Showing Our Colors explores the way by which Afro-Germans were historically attributed shameful, negative or patronizing characteristics with regard to their "non-white" skin color. Because so many negative connotations were associated with "blackness" at the time, many Afro-Germans identified that what was found to be more threatening to Germans at the time than the idea of deviation from the norm or "whiteness" was the idea of "intrusion" or destroying this white norm. Showing Our Colors notes that, apart from their appearance, many Afro-Germans labeled as "exotic" had nothing "foreign" to offer in that they spoke German perfectly, had German names and had no direct connection with Africa/US. They had a very normal German existence and this reality threatened the backwards understanding of what it meant to be German – which at its core was white. Therefore, the use of "exotic" as a compliment served as a tactful way to make it indirectly understood that such a woman cannot be simply a "beauty", but is only capable of being an "exotic beauty". In that sense, the term "exotic" masks and reaffirms the idea that any deviation from white, regardless of shade, should be understood as "other" or "unnatural".

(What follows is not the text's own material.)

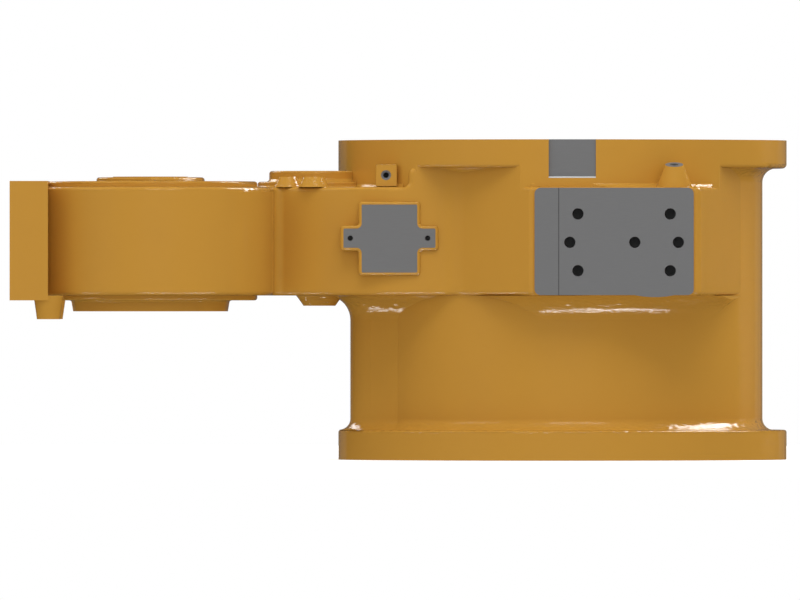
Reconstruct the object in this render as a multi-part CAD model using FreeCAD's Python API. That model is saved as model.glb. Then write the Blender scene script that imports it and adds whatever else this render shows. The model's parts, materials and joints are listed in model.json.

== Importance of the anthology ==

Showing Our Colors, as an anthology translated from German including a collection of poetry, essays, and biographical profiles, functions to document and share the history and experience of Africans in Germany and Afro Germans. Despite being in the form of first-hand of accounts and expression it provides an accurate lens to look into the evolution of the construct of race and race relations in Germany, as well as the intersection of blackness with sexuality and feminism. With the contributors' identity at the intersection of two oppressed target or minority groups, the work highlights some of the worst treatment of Afro Germans. Black women in general have a heavy burden placed upon them and withstand a lot of internal and external pressures. Yet, at the same time, they must remain whole and grounded despite the countless instances of sexualization, attacks, racism, etc. The work provides a history lesson through memory, emotion, and experience that otherwise would not have been visible in a simple receipt of history.

In many of their accounts the women express the sentiment of being an otherness despite not knowing anything else. In their minds, they were German: they spoke German, read German and even were habituated to believe the conditioned racism that was asserted in children's books. They knew nothing else but the German lifestyle and culture, but for some reason unknown to them, they were outcast and ostracized. This may be partly attributed to the fact that Germany's racism was internalized and ingrained in society despite their band aid of an effort to function as a post-racial society. A refutation of its past was futile if there was no proactive change made. Race is seen as a shadow from a dark past that should never be spoken about, and is therefore ignored by society. As the girls got older, they were plagued with the discomfort of knowing that they would never quite fit into the standard of the ideal German woman. They exist in the in-betweeness of the symbolic Black Atlantic in not being accepted as German, despite being able to speak perfect colloquial German, but also not belonging to a definitive black group either.

The creation of this anthology served a revolutionary purpose in the lives of the afro German women involved. These women were desperately looking for a community, or space that would ground and affirm their identity that was seen as so tainted. The space that the collection of information offered was comforting and allowed the women involved to feel validated. Audre Lorde says that she is "excited by these women, by their blossoming sense of identity, as they say, "Let us be ourselves now as we define us. We are not a figment of your imagination or an exotic answer to you desires. I see these women as a growing force for international change, in contact with other Afro Europeans, Afro Asians, Afro Americans." For most, this is the first time in their lives were they are feeling validated, affirmed, and seen. This underlying support gave many the strength to continue to live out their daily, oppressed lives. Lorde and the others essentially use memory as a tool to liberate themselves and their community.

The collection of narratives also serves to show a lived history. Many of these women experienced proactive changes in the German construct of race both before and after the war. For example, the evolution from the use of the word "Moors" to the use of "Negroes" shows the accent or highlight of differences from physical characteristics to cultural and more subtle ones. This again goes to reinforce Gilroy's idea from the Black Atlantic showing that blackness exceeds the nation state and cannot be confined, which is why the standards that the nation state lays out must always change to confine their new knowledge about blackness. Race is a social construct that must always change and be modified to conform to the agenda and goals of the agent group. In sum, this collaboration resonance allowed these women to even form a concept of their identity because "how does one come to define a cultural identity when you have seen no other black person throughout your childhood?" Although this composition of the work was meant to be an empowering space, it would be a failure to not acknowledge that the entire process was mitigated and assembled by white Germans; therein lies an inherent power dynamic.